If there is a centerpiece to the Transportation 2035 investment package, it is an 800-mile web of high-occupancy toll lanes, known as the Regional HOT Network.

HOT lanes are high-occupancy vehicle (HOV) lanes with a twist: Buses, carpools and vanpools can use the lanes free of charge, while solo drivers pay for the privilege of using available excess capacity in the diamond lanes. “HOT lanes provide a form of ‘congestion insurance’ by giving travelers the option of a delay-free trip when they need it most,” said Lisa Klein, a senior planner with MTC.

MTC joined together with Caltrans, the Alameda County Congestion Management Agency and other partners in the fall of 2008 to break ground on the region’s first HOT lane — along 14 miles of southbound Interstate 680 through Alameda and Santa Clara counties, a stretch known as the Sunol Grade. That lane is scheduled to open in 2010, as is a second facility on eastbound Interstate 580 through the Tri-Valley area in Alameda County. Also in the works are HOT lanes on Route 85 and U.S. 101 in Santa Clara County.

Tolls for solo drivers will be higher when there is more congestion, and lower when the lane is less crowded — a concept known as congestion pricing, value pricing or dynamic pricing. Drivers will be able to pay their tolls electronically without slowing down or stopping, thanks to the FasTrak® toll collection system managed by MTC’s Bay Area Toll Authority (BATA).

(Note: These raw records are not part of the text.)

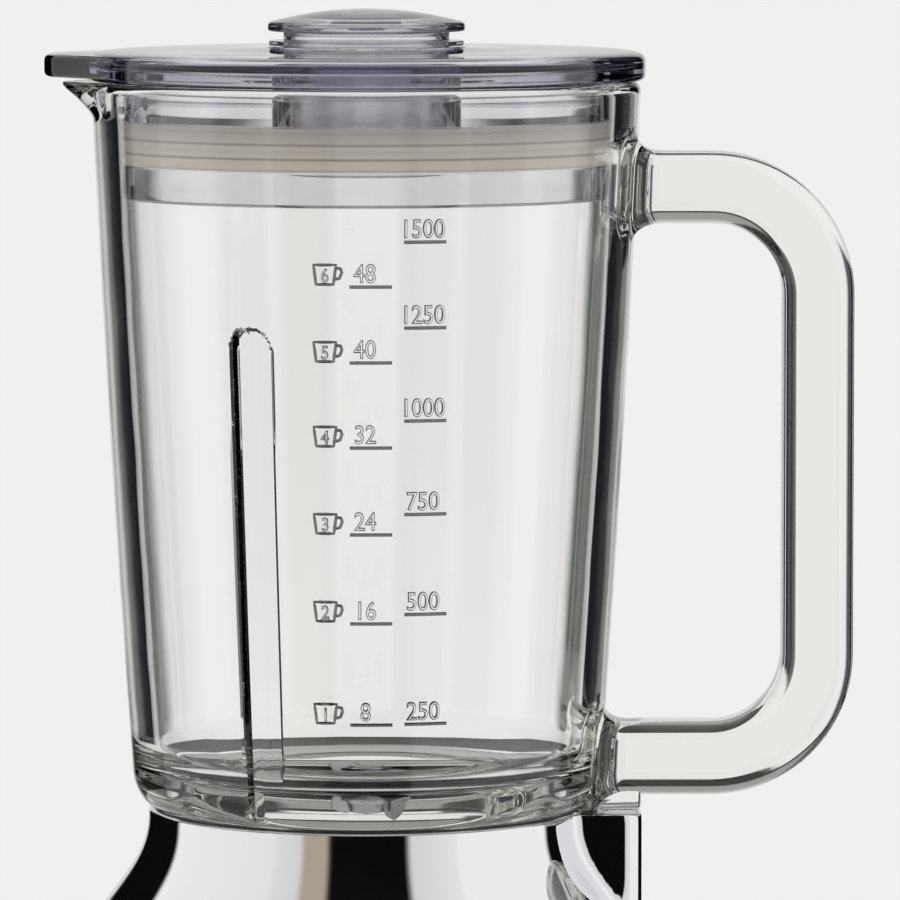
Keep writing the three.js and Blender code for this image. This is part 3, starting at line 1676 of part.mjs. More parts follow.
function bottomCover() {
  const rimOuter = shellInner - cover.rimOuterGap;
  const plate = revolve([
    [0, cover.bottom],
    [coverRadius, cover.bottom],
    [coverRadius, coverTop],
    [rimOuter, coverTop],
    [rimOuter, cover.rimTop],
    [rimOuter - cover.rimWall, cover.rimTop],
    [rimOuter - cover.rimWall, coverTop],
    [0, coverTop],
  ], largeSides);
  const rails = [-1, 1].map((side) => {
    const middle = side * (board.halfWidth + fit - board.grooveDepth + board.railSize / 2);
    const front = -boardFront - (board.railSize - board.thickness) / 2;
    return block(
      [middle - board.railSize / 2, front, coverTop - overrun],
      [middle + board.railSize / 2, front + board.railSize, board.railTop],
    );
  });
  const groove = block(
    [-board.halfWidth - fit, -boardFront - fit, board.bottom - fit],
    [board.halfWidth + fit, board.thickness - boardFront + fit, board.railTop + overrun],
  );
  const vents = around(cover.ventCount, 1).map(([, , angle]) => block(
    [cover.ventInner, -cover.ventWidth / 2, cover.bottom - overrun],
    [cover.ventOuter, cover.ventWidth / 2, coverTop + overrun],
  ).rotateZ(angle));
  const sinkTop = cover.bottom + screw.recess + screw.headHeight + fit;
  const screwHoles = around(cornerCount, screwReach, eighthTurn).flatMap(([x, y]) => [
    cylinder(screw.headRadius + fit, cover.bottom - overrun, sinkTop, tinySides).translate(x, y, 0),
    cylinder(screw.shankRadius + fit, cover.bottom, coverTop + overrun, tinySides).translate(x, y, 0),
  ]);
  const footPockets = around(cornerCount, footReach, eighthTurn).flatMap(([x, y]) => [
    cylinder(foot.radius + fit, cover.bottom - overrun, foot.height + fit, smallSides).translate(x, y, 0),
    cylinder(foot.studRadius + fit, cover.bottom, coverTop + overrun, tinySides).translate(x, y, 0),
  ]);
  return cut(join(plate, ...rails), groove, ...vents, ...screwHoles, ...footPockets);
}
addPiece(base, 'bottom_cover', bottomCover(), look.blackPlastic());

const cornerNames = ['rear_right', 'rear_left', 'front_left', 'front_right'];
around(cornerCount, screwReach, eighthTurn).forEach(([x, y], i) => {
  const headBottom = cover.bottom + screw.recess;
  addPiece(base, `cover_screw_${cornerNames[i]}`, revolve([
    [0, headBottom],
    [screw.headRadius, headBottom],
    [screw.headRadius, headBottom + screw.headHeight],
    [screw.shankRadius, headBottom + screw.headHeight],
    [screw.shankRadius, screw.tip],
    [0, screw.tip],
  ], tinySides).translate(x, y, 0), look.steel());
});

around(cornerCount, footReach, eighthTurn).forEach(([x, y], i) => {
  const headBottom = coverTop + fit;
  addPiece(base, `foot_${cornerNames[i]}`, revolve([
    [0, 0],
    [foot.radius, 0],
    [foot.radius, foot.height],
    [foot.studRadius, foot.height],
    [foot.studRadius, headBottom],
    [foot.studHeadRadius, headBottom],
    [foot.studHeadRadius, headBottom + foot.studHeadHeight],
    [0, headBottom + foot.studHeadHeight],
  ], smallSides).translate(x, y, 0), look.rubber());
});

// The gland at the back: an outside flange and an inside nut on one spigot, with the cord's bore through it

const nutOuter = -(housing.wall + 2 * fit + sagitta(shellInner, gland.nutRadius));
addPiece(glandGroup, 'cord_gland', revolve([
  [gland.boreRadius, nutOuter - gland.nutThickness],
  [gland.nutRadius, nutOuter - gland.nutThickness],
  [gland.nutRadius, nutOuter],
  [gland.spigotRadius, nutOuter],
  [gland.spigotRadius, gland.standOff],
  [gland.flangeRadius, gland.standOff],
  [gland.flangeRadius, gland.standOff + gland.flangeThickness - gland.edgeRounding],
  [gland.flangeRadius - gland.edgeRounding, gland.standOff + gland.flangeThickness],
  [gland.boreRadius, gland.standOff + gland.flangeThickness],
], smallSides, true), look.rubber());

export default blender;
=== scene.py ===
import math

import bpy
from mathutils import Matrix, Vector


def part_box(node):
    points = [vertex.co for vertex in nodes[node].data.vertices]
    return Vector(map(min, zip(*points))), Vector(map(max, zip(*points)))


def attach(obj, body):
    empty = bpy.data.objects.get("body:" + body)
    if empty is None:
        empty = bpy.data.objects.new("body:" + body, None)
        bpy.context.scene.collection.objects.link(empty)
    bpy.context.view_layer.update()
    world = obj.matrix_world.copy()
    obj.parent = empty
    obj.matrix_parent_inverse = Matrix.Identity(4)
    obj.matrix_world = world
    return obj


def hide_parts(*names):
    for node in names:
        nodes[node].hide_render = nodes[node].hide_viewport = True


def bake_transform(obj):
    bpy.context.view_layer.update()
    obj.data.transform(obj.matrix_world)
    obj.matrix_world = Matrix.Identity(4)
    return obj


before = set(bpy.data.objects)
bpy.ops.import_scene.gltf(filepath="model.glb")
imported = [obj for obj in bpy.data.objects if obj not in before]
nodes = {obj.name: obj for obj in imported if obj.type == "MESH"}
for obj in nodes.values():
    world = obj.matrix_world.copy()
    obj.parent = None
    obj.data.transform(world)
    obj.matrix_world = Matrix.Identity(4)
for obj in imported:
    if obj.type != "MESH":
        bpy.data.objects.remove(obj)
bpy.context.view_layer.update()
MM = 0.001
DEGREE = math.pi / 180
QUARTER_TURN = math.pi / 2
FULL_TURN = 2 * math.pi
bpy.context.scene.view_settings.view_transform = "Standard"


# Camera: a long lens just above the height of the lid, aimed at the middle of the jug, level with no roll.
CAMERA_LENS = 305.6
CAMERA_SENSOR = 36
CAMERA_PLACE = (0.0208, -1.90307, 0.42675)
CAMERA_TILT = 85.12 * DEGREE

bpy.ops.object.select_all(action="DESELECT")
bpy.ops.object.camera_add(location=CAMERA_PLACE, rotation=(CAMERA_TILT, 0, 0))
camera = bpy.context.object
camera.data.lens = CAMERA_LENS
camera.data.sensor_width = CAMERA_SENSOR
bpy.context.scene.camera = camera


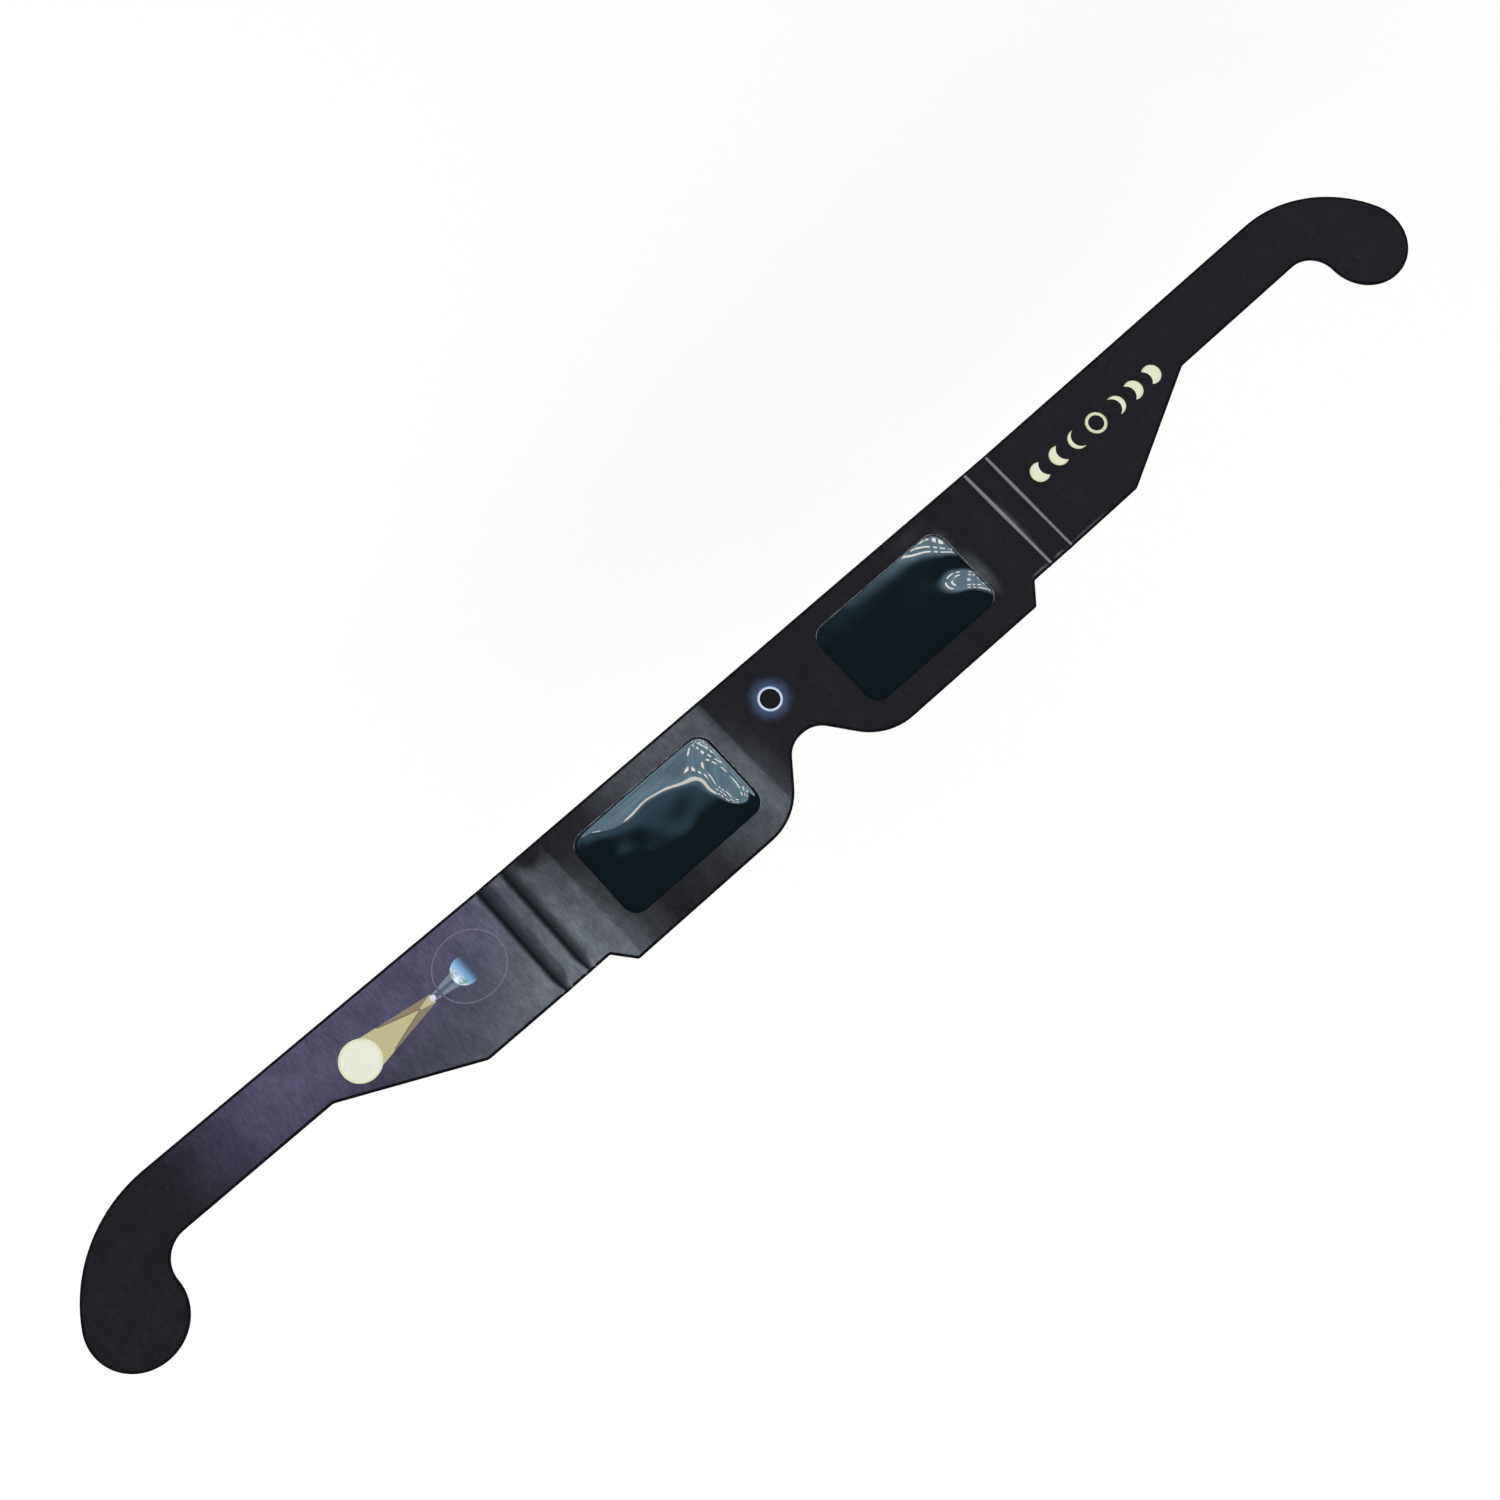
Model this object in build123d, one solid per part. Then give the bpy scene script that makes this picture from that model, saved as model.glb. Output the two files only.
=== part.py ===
from build123d import *
import os
from math import atan2, cos, radians, sin, sqrt, tan

os.makedirs("parts", exist_ok=True)

# Card eclipse glasses, opened out flat and lying on their back.
# X runs along the length, Y up to the brow, Z out of the printed front. Millimetres.
# The outlines are drawn with the brow line on y = 0, and every piece is moved to the
# middle of the whole shape when it is written.

# Stock
card_thickness = 0.45
film_thickness = 0.08
glue_thickness = 0.04

# Front: two lens panels and the bridge between them, measured down from the brow.
# The lands are the widths of card between one edge and the next, outwards from a window.
lens_drop = 32.0
window_inner_x = 15.5
window_width = 36.3
window_radius = 3.4
brow_land = 4.9
sill_land = 6.5
panel_land = 4.6
step_run = 3.8
step_rise = 4.5
step_radius = 0.8
crease_land = 4.9

# Nose notch: its slanting sides, rounded into the top and into the lower edge
notch_height = 12.6
notch_top_half_width = 3.2
notch_foot_half_width = 13.2
notch_top_round_share = 0.9
notch_foot_radius = 14.0

# Film, and the coats of glue that hold it between the two plies
film_overlap = 2.2
film_radius = 1.0
glue_window_margin = 0.7
glue_inset = 0.6

# Back patches, which double each lens panel
patch_inner_land = 3.9
patch_end_gap = 0.1
patch_inset = 0.35
patch_radius = 1.2
patch_window_margin = 0.4

# Creases: a groove pressed into the front, which raises a bead on the back
strip_width = 6.1
crease_width = 2.2
crease_depth = 0.32
bead_radius = 0.28
bead_clearance = 0.05

# Arms, measured from the outer crease and down from their own top edge
arm_rise_angle = 0.75
flare_start = 20.2
flare_end = 48.4
flare_radius = 2.0
stem_width = 14.1
hook_centre_x = 101.3
hook_drop = 31.2
hook_end_radius = 10.2
hook_brow_radius = 30.0
hook_throat_radius = 6.5

# How far a cut runs past the card
overrun = 1.0

# Levels of the glued stack, from the back up
patch_top = card_thickness
film_back = patch_top + glue_thickness
film_middle = film_back + film_thickness / 2
film_front = film_back + film_thickness
card_back = film_front + glue_thickness
card_front = card_back + card_thickness

# The front's edges, outwards from the middle, and its levels below the brow
window_outer_x = window_inner_x + window_width
window_centre_x = window_inner_x + window_width / 2
step_foot_x = window_outer_x + panel_land
step_top_x = step_foot_x + step_run
inner_crease_x = step_top_x + crease_land
outer_crease_x = inner_crease_x + strip_width
strip_drop = lens_drop - step_rise
window_height = lens_drop - brow_land - sill_land
window_centre_y = -brow_land - window_height / 2

# A patch's outer end stops where the rounding at the foot of the step begins
step_turn = atan2(step_rise, step_run)
step_foot_round = step_radius * tan(step_turn / 2)
patch_inner_x = window_inner_x - patch_inner_land
patch_outer_x = step_foot_x - step_foot_round - patch_inset - patch_end_gap

# The notch's top corners are rounded by a share of what the flat between them leaves
notch_run = notch_foot_half_width - notch_top_half_width
notch_turn = atan2(notch_height, notch_run)
notch_top_radius = notch_top_round_share * notch_top_half_width / tan(notch_turn / 2)

# Creases: the fold axis is the middle of the bead
bead_axis_z = card_front - crease_depth - bead_radius
crease_setback = bead_radius + bead_clearance
groove_radius = ((crease_width / 2) ** 2 + crease_depth**2) / (2 * crease_depth)

# The hook's end is a disc. The brow arc runs onto it from outside, the throat arc from the stem.
hook_centre_y = hook_end_radius - hook_drop
brow_reach = hook_brow_radius - hook_end_radius
brow_arc_x = hook_centre_x - sqrt(brow_reach**2 - (hook_centre_y + hook_brow_radius) ** 2)
throat_reach = hook_throat_radius + hook_end_radius
throat_y = -stem_width - hook_throat_radius
throat_x = hook_centre_x - sqrt(throat_reach**2 - (hook_centre_y - throat_y) ** 2)

# The arms rise a little towards their ends, so the top of the brow arc is the highest point
rise = radians(arm_rise_angle)
arm_top = brow_arc_x * sin(rise) + hook_brow_radius * (1 - cos(rise))
brow_y = (lens_drop - arm_top) / 2


def plate(face, bottom, top):
    """A sheet with the given outline, from one level to another."""
    return extrude(Pos(0, 0, bottom) * face, amount=top - bottom)


def write(part, name):
    """Move a piece so that the middle of the whole shape is at the origin, and save it."""
    export_step(Pos(0, brow_y, 0) * part, os.path.join("parts", name + ".step"))
    print(name, "volume", round(part.volume, 3))


def write_pair(part, name):
    """The right-hand piece as drawn, and its mirror image on the left."""
    write(part, "right_" + name)
    write(mirror(part, about=Plane.YZ), "left_" + name)


def arc_about(centre, radius, start, end):
    """The shorter arc about a centre from one point to another."""
    towards = (start - centre) + (end - centre)
    return ThreePointArc(start, centre + towards.normalized() * radius, end)


def window_face(margin):
    """The right lens window, larger all round by a margin."""
    width = window_width + 2 * margin
    height = window_height + 2 * margin
    opening = RectangleRounded(width, height, window_radius + margin)
    return Pos(window_centre_x, window_centre_y) * opening


def front_outline(end_x):
    """The die-cut outline between the inner creases, with the nose notch and the steps."""
    right_corners = [
        ((end_x, 0), 0),
        ((end_x, -strip_drop), 0),
        ((step_top_x, -strip_drop), step_radius),
        ((step_foot_x, -lens_drop), step_radius),
        ((notch_foot_half_width, -lens_drop), notch_foot_radius),
        ((notch_top_half_width, notch_height - lens_drop), notch_top_radius),
    ]
    left_corners = [((-x, y), radius) for (x, y), radius in reversed(right_corners)]
    corners = right_corners + left_corners
    points = [point for point, radius in corners]
    radii = [radius for point, radius in corners]
    return make_face(FilletPolyline(*points, radius=radii, close=True))


def groove(crease_x):
    """The shallow round trough that the scoring rule leaves across the card."""
    length = lens_drop + 2 * overrun
    centre_z = card_front + groove_radius - crease_depth
    trough = Rot(X=90) * Cylinder(groove_radius, length)
    return Pos(crease_x, -lens_drop / 2, centre_z) * trough


def front_card():
    """Both lens panels and the bridge, one ply, ending just short of the crease beads."""
    end_x = inner_crease_x - crease_setback
    windows = window_face(0) + mirror(window_face(0), about=Plane.YZ)
    card = plate(front_outline(end_x) - windows, card_back, card_front)
    return card - groove(inner_crease_x) - groove(-inner_crease_x)


def hinge_strip():
    """The narrow panel between the two creases."""
    inner_end = inner_crease_x + crease_setback
    outer_end = outer_crease_x - crease_setback
    middle = (inner_end + outer_end) / 2
    face = Pos(middle, -strip_drop / 2) * Rectangle(outer_end - inner_end, strip_drop)
    strip = plate(face, card_back, card_front)
    return strip - groove(inner_crease_x) - groove(outer_crease_x)


def crease(crease_x, strip_side):
    """One living hinge: the rolled bead, and the thinned web that joins it to the strip."""
    bead = Plane.XZ * Pos(crease_x, bead_axis_z) * Circle(bead_radius)
    web_middle = crease_x + strip_side * crease_setback / 2
    web_height = card_front - card_back
    web = Rectangle(crease_setback, web_height)
    web = Plane.XZ * Pos(web_middle, card_back + web_height / 2) * web
    return extrude(bead + web, amount=strip_drop) - groove(crease_x)


def arm_outline():
    """The arm from the outer crease to its hook, with its own top edge level."""
    disc_centre = Vector(hook_centre_x, hook_centre_y)
    brow_centre = Vector(brow_arc_x, -hook_brow_radius)
    throat_centre = Vector(throat_x, throat_y)
    brow_start = Vector(brow_arc_x, 0)
    brow_end = disc_centre + (disc_centre - brow_centre).normalized() * hook_end_radius
    throat_start = disc_centre + (throat_centre - disc_centre).normalized() * hook_end_radius
    throat_end = Vector(throat_x, -stem_width)
    hook_foot = disc_centre - Vector(0, hook_end_radius)
    lower_edge = FilletPolyline(
        throat_end,
        (flare_end, -stem_width),
        (flare_start, -strip_drop),
        (-overrun, -strip_drop),
        radius=flare_radius,
    )
    edges = [
        Line((-overrun, 0), brow_start),
        arc_about(brow_centre, hook_brow_radius, brow_start, brow_end),
        ThreePointArc(brow_end, hook_foot, throat_start),
        arc_about(throat_centre, hook_throat_radius, throat_start, throat_end),
        lower_edge,
        Line((-overrun, -strip_drop), (-overrun, 0)),
    ]
    return make_face(edges)


def temple_arm():
    """The arm, turned up by its rise and trimmed square beside the outer crease."""
    end_x = outer_crease_x + crease_setback
    arm = plate(arm_outline(), card_back, card_front)
    arm = Pos(outer_crease_x, 0) * Rot(Z=arm_rise_angle) * arm
    trim_width = crease_setback + 2 * overrun
    trim = Box(trim_width, lens_drop + 2 * overrun, card_front + 2 * overrun)
    trim = Pos(end_x - trim_width / 2, -lens_drop / 2, card_front / 2) * trim
    return arm - trim - groove(outer_crease_x)


def patch_outline(inset):
    """The front's outline, cut off at the patch's two ends and drawn in all round."""
    width = patch_outer_x - patch_inner_x + 2 * patch_inset
    middle = (patch_outer_x + patch_inner_x) / 2
    span = Pos(middle, -lens_drop / 2) * Rectangle(width, lens_drop)
    face = (front_outline(inner_crease_x) & span).face()
    sides = face.vertices().group_by(Axis.X)
    return offset(fillet(sides[0] + sides[-1], patch_radius + inset), amount=-inset)


def back_patch():
    """The second ply behind a lens panel. Its window is a little larger than the front's."""
    face = patch_outline(patch_inset) - window_face(patch_window_margin)
    return plate(face, 0, patch_top)


def film_face():
    """The film reaches past its window on every side."""
    width = window_width + 2 * film_overlap
    height = window_height + 2 * film_overlap
    return Pos(window_centre_x, window_centre_y) * RectangleRounded(width, height, film_radius)


def lens_film():
    """The dark solar film, held between the plies."""
    return plate(film_face(), film_back, film_front)


def glue_coat(bottom, top):
    """One ply's coat of glue: pressed flat on the film, and meeting the other coat around it."""
    outline = patch_outline(patch_inset + glue_inset) - window_face(glue_window_margin)
    return plate(outline, bottom, top) - lens_film()


write(front_card(), "front_card")
write_pair(hinge_strip(), "hinge_strip")
write_pair(crease(inner_crease_x, 1), "inner_crease")
write_pair(crease(outer_crease_x, -1), "outer_crease")
write_pair(temple_arm(), "temple_arm")
write_pair(back_patch(), "back_patch")
write_pair(lens_film(), "lens_film")
write_pair(glue_coat(film_middle, card_back), "front_glue")
write_pair(glue_coat(patch_top, film_middle), "back_glue")
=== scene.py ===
"""Dresses the card eclipse glasses: one printed blank with four creases, two dark films and their plies.

Sizes are in millimetres, in the frame of the solids: X along the blank, Y up to the brow, Z out of the
printed front. Meshes are made in metres.
"""

import logging
import math
from collections.abc import Callable, Iterable, Mapping
from dataclasses import dataclass
from enum import Enum

import bpy
import numpy as np
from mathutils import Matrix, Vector


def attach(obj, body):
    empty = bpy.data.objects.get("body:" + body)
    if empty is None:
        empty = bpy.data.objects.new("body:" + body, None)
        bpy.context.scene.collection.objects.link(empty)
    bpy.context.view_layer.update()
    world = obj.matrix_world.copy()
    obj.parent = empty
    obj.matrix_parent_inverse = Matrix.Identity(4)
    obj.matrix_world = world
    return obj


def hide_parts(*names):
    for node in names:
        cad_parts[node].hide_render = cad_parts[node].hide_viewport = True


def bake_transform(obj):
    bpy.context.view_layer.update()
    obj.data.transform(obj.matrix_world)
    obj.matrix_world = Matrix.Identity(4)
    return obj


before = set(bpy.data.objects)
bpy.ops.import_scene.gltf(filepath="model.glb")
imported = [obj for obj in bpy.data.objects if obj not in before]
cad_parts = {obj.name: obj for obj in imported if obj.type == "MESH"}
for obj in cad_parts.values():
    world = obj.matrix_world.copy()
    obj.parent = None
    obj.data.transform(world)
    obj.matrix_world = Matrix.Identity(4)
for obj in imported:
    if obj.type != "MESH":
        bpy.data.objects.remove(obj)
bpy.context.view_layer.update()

MM = 0.001

# Where the photograph was taken from, in mm, how the camera was turned, and how the ceiling's bank lies
CAMERA_PLACE = (-96.6509, -52.8052, 401.8727)
CAMERA_TURN = (0.2378908, -0.0688744, -0.7385939)
BANK_TURN = math.radians(51.5)

# The middle of the printed ring on the bridge, in mm
RING_MIDDLE = (-0.08, 5.95)

# Points this close are one, in mm: in the solids as they come, and after a cut
LOOSE_POINTS = 0.0005
CUT_POINTS = 0.0001

# Faces of the solids that meet at less than this are one flat face
FLAT_ANGLE = math.radians(0.05)

LOG = logging.getLogger("eclipse_glasses")

Pair = tuple[float, float]
Triple = tuple[float, float, float]
Colour = tuple[float, float, float, float]
NodeValue = float | tuple | bpy.types.NodeSocket
Sockets = dict[str, NodeValue]
PlaceTest = Callable[[Vector, Vector], bool]

# A smooth change: where it starts, where it ends, and the results before and beyond, 0 and 1 where left out
Change = tuple[float, ...]
# Pairs of a place in mm and a strength there
Stops = tuple[Pair, ...]
# For some levels in mm, places along X in mm and the two tangents seen mirrored there
Sights = dict[float, tuple[Triple, ...]]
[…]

MTC estimates that it will cost $3.7 billion to build the HOT Lane Network, and another $3.9 billion to operate it over the next 25 years, for a total cost of $7.6 billion. With gross HOT lane toll revenues expected to reach $13.7 billion over the same period, the remaining $6.1 billion in net revenue could be used to fund express bus service, rail extensions and rail-service enhancements along the HOT corridors, as well as interchange improvements and the like.

The high-occupancy toll lane on I-680 will be the first segment in a planned 800-mile Regional HOT Network that will extend from Sonoma County in the north to Gilroy in the south. MTC would convert to HOT lanes some 400 miles of carpool lanes that already exist or are under construction, plus 100 new miles of fully funded diamond lanes scheduled to be built in the next four years.

The revenue initially generated could finance bonds that could be used to construct an additional 300 miles of HOT lanes that close gaps and extend the system. “The Regional HOT Network is a strategy for accelerating completion of the region’s carpool- and bus-priority system,” said Klein. “The Bay Area could complete the planned carpool-lane network as early as 2016 — 20 to 40 years faster than if we were to rely on traditional state and local funding sources.”

By relieving congestion and increasing average travel speeds sooner than would be possible by building HOV lanes with traditional funding sources, the Regional HOT Network is projected to reduce carbon dioxide emissions by more than 10 million tons over the next 40 years, and to save some 3.4 billion person hours of travel.

With stats like these, it’s no wonder an MTC poll taken in the spring of 2008 showed that 62 percent of Bay Area voters support the concept of a HOT network for the region.

HOT lanes have been in operation for more than a decade in Southern California and in Houston, and in the past five years have opened in Seattle, Denver, Miami, Minneapolis and Salt Lake City.

While the California Legislature authorized a limited number of Bay Area HOT projects in 2004, additional legislation would be required to extend the network to 800 directional miles.

  1. The I-680 Express Lane is expected to operate 24/7 and will be separated by double yellow lines and a chevron area.
  2. Electronic signs will display the current toll for solo drivers with FasTrak®. The toll will vary based on the level of congestion in the I-680 Express Lane and will be adjusted to maintain a minimum speed of 55 mph.
  3. Signs and lane striping at access points will provide drivers safe entry and exit.
  4. For solo drivers who choose to use the I-680 Express Lane, an overhead antenna will read their FasTrak® transponder and the correct toll will be automatically deducted from their prepaid FasTrak® account — no toll booths, no slowing. I-680 Express Lane rules and use will be enforced by the California Highway Patrol using visual and electronic means.